- Created by: Alex Shearer
- Country of origin: United Kingdom
- Original language: English
- No. of series: 1
- No. of episodes: 6

Production
- Running time: 22 minutes
- Production company: Thames Television

Original release
- Network: ITV
- Release: 2 April – 7 May 1979

= Chalk and Cheese =

1979 British TV series

Chalk and Cheese is a sitcom television show, featuring Michael Crawford and Robin Hawdon.

The concept began life as an earlier one-off comedy in 1977 called Spasms, which was re-cast and remade as the first episode of the series. Only Hawdon remained in his part from the original one-off comedy, since Jonathan Pryce, playing the other character, was occupied elsewhere.

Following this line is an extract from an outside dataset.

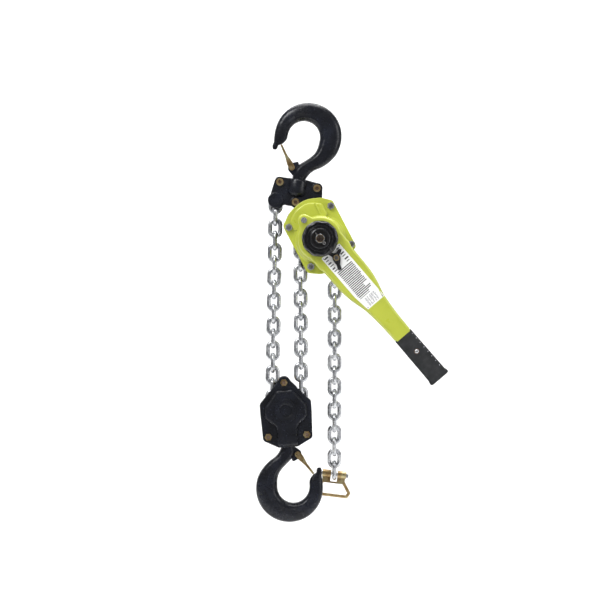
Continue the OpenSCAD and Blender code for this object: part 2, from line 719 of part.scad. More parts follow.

Crawford starred as Dave Finn, a scruffy, sexist and outspoken Cockney who lives in an otherwise genteel, well-to-do street, much to the annoyance of his neighbours. Robin Hawdon played Roger Scott, Finn's adjoining neighbour, a high-flying marketing executive and very much the polar opposite of Finn. Also appearing were Gillian Martell as Finn's wife Rose, and Julia Goodman as Roger's wife Amanda. The series, made by Thames Television, came on the back of the success of Crawford playing Frank Spencer in the BBC's Some Mothers Do 'Ave 'Em. Crawford was eager not to be typecast and the character he played here was considerably different to that of Frank. However he claimed that audiences did not take to his character, and after an offer of another starring stage role, it was cancelled after only one series.